It makes no difference. Prefix vs. postfix on the int loop variable produces identical assembly. I tested both loop forms on https://godbolt.org/ with a loop body that call printf("%d\n", i)
on x86-64 gcc.
The prefix form for (int i=0; i < 10; ++i) {...}
produces:
mov DWORD PTR [rbp-4], 0 ; Set i = 0.
.L3:
cmp DWORD PTR [rbp-4], 9 ; Compare i vs. 9.
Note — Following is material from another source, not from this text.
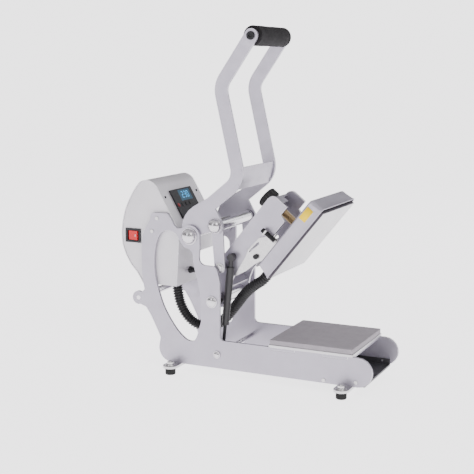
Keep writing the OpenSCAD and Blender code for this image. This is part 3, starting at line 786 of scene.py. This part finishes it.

jg .L4 ; Exit the loop if i > 9.
(... Loop body code ...)
add DWORD PTR [rbp-4], 1 ; Increment i.
jmp .L3 ; Jump back o L3.
.L4:
The postfix form for (int i=0; i < 10; i++) {...}
produces identical assembly (aside from a cosmetic difference in jump label names):
mov DWORD PTR [rbp-4], 0 ; Set i = 0.
.L7:
cmp DWORD PTR [rbp-4], 9 ; Compare i vs. 9.
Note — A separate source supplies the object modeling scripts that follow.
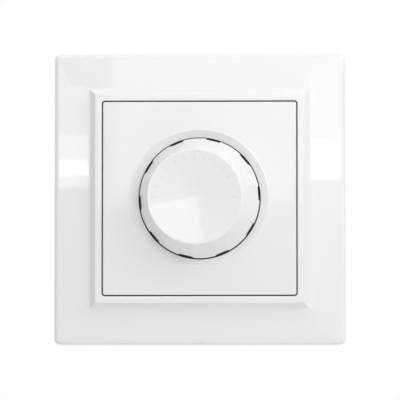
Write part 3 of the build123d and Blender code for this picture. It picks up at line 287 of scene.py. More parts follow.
def build_cover_frame(material):
    """One closed section carried round rings of a rounded square. The section runs up the drafted
    side, over its rounded shoulder, along the slightly crowned face, up the mitred bevel, across the
    crest, down into the opening, round the ledge and back inside the hollow. Each stop has its own
    corner radius, which swells by a sine across the face so that the sides blend into each other,
    and the side wall is pushed in where the two pry notches are."""
    stops = [
        (FRAME_HALF, 0, 0.15, FRAME_CORNER),
        (SHOULDER_HALF, SHOULDER_HEIGHT, SHOULDER_RADIUS, FRAME_CORNER),
        (FOOT_HALF, FOOT_HEIGHT, FOOT_RADIUS, CREST_CORNER),
        (CREST_HALF, CREST_HEIGHT, CREST_RADIUS, CREST_CORNER),
        (OPENING_HALF, CREST_HEIGHT, CREST_RADIUS, OPENING_CORNER),
        (OPENING_HALF, LEDGE_HEIGHT, 0, OPENING_CORNER),
        (LEDGE_HALF, LEDGE_HEIGHT, INNER_ROUND, OPENING_CORNER),
        (LEDGE_HALF, LEDGE_BOTTOM, INNER_ROUND, OPENING_CORNER),
        (CORE_HALF, LEDGE_BOTTOM, INNER_ROUND, CREST_CORNER),
        (CORE_HALF, CORE_TOP, 0, CREST_CORNER),
        (FOOT_HALF - FRAME_WALL, FOOT_HEIGHT - FRAME_WALL, 0, CREST_CORNER),
        (SHOULDER_HALF - FRAME_WALL, SHOULDER_HEIGHT - FRAME_WALL, 0.4, CREST_CORNER),
        (FRAME_HALF - FRAME_WALL, 0, INNER_ROUND, CREST_CORNER),
    ]
    face_rows, corner_tightening, short_of_foot = 14, 0.9, (1.0, -0.1)
    line, corner = [], []
    for i, (x, y, radius, bend) in enumerate(stops):
        before, after = stops[i - 1], stops[(i + 1) % len(stops)]
        part = rounded_corner(before[:2], (x, y), after[:2], radius) if radius else [(x, y)]
        if i == 1:
            spread = np.linspace(FRAME_CORNER, FRAME_CORNER - corner_tightening, len(part))
            line += part
            corner += spread.tolist()
            share = np.linspace(0, 1, face_rows)[1:-1]
            start, end = np.array(part[-1]), np.array(stops[2][:2]) + short_of_foot
            face = start + share[:, None] * (end - start)
            face[:, 1] += FACE_BULGE * 4 * share * (1 - share)
            line += face.tolist()
            swell = FACE_CORNER * np.sin(math.pi * share)
            corner += (spread[-1] + share * (CREST_CORNER - spread[-1]) + swell).tolist()
        else:
            line += part
            corner += [bend] * len(part)
        if i == 0:
            line += [(FRAME_HALF, NOTCH_HEIGHT), (FRAME_HALF, NOTCH_HEIGHT + NOTCH_STEP)]
            corner += [bend] * 2
    line = np.array(line)
    flat = square_rings(line[:, 0], corner)
    height = np.repeat(line[:, 1][:, None], flat.shape[1], 1)
    spare = 0.01
    outer = (np.abs(flat[..., 0]) > FRAME_HALF - NOTCH_DEPTH) & (height <= NOTCH_HEIGHT + spare)
    notched = outer & (np.abs(flat[..., 1] - NOTCH_PLACE) <= NOTCH_HALF + spare)
    flat[..., 0] -= np.where(notched, NOTCH_DEPTH * np.sign(flat[..., 0]), 0)
    points = lift(flat, height).reshape(-1, 3)
    faces = outward(points, ring_faces(len(line), flat.shape[1], wrap_rows=True))
    piece = make_mesh("cover_frame", points, faces, "root", material)
    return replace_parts(piece, "outer_frame")


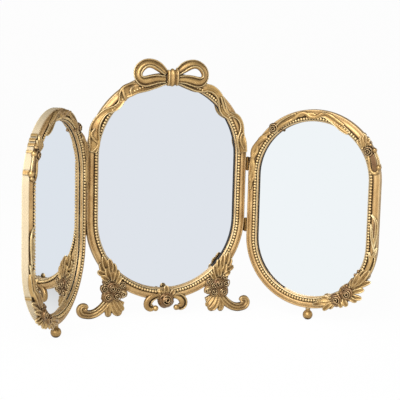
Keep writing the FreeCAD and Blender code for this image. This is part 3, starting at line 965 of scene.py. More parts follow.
def leaf(shapes: Profiles, base: Knot, tip: Knot, width: float, sway: float = 0.0,
         lift: float = 1.2) -> Piece:
    """Pointed leaf with a rib.

    Args:
        shapes: the drawn sections.
        base: x, y, z of its root.
        tip: x, y, z of its tip.
        width: its greatest width.
        sway: how far its middle stands aside of the straight way.
        lift: how far its middle stands up.
    Returns:
        The leaf.
    """
    start, end = Vector(base[:3]), Vector(tip[:3])
    aside = Vector((end.y - start.y, start.x - end.x, 0)).normalized() * sway
    scale = width / LEAF_SECTION
    path = []
    for share, breadth in LEAF_BREADTHS:
        bow = 4 * share * (1 - share)
        spot = start.lerp(end, share) + aside * bow + Vector((0, 0, lift * bow))
        path.append((*spot, breadth * scale, 0.0))
    return shapes.leaf.sweep(path, steps=5)


def foliage(shapes: Profiles, specs: Iterable[LeafSpec], breadth: float,
            lifts: tuple[float, float]) -> list[Piece]:
    """Leaves of a spray, standing up by turns.

    Args:
        shapes: the drawn sections.
        specs: root, tip, width and sway of each leaf.
        breadth: factor on the widths.
        lifts: how far the even and the odd leaves stand up.
    Returns:
        The leaves.
    """
    return [leaf(shapes, base, tip, width * breadth, sway, lifts[index % 2])
            for index, (base, tip, width, sway) in enumerate(specs)]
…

jg .L8 ; Exit the loop if i > 9.
(... Loop body code ...)
add DWORD PTR [rbp-4], 1 ; Increment i.
jmp .L7 ; Jump back to L7.
.L8:
And the result is the same even if I disable the optimizer (compile flag -O0
). So it isn't the case that one form gets optimized into the other.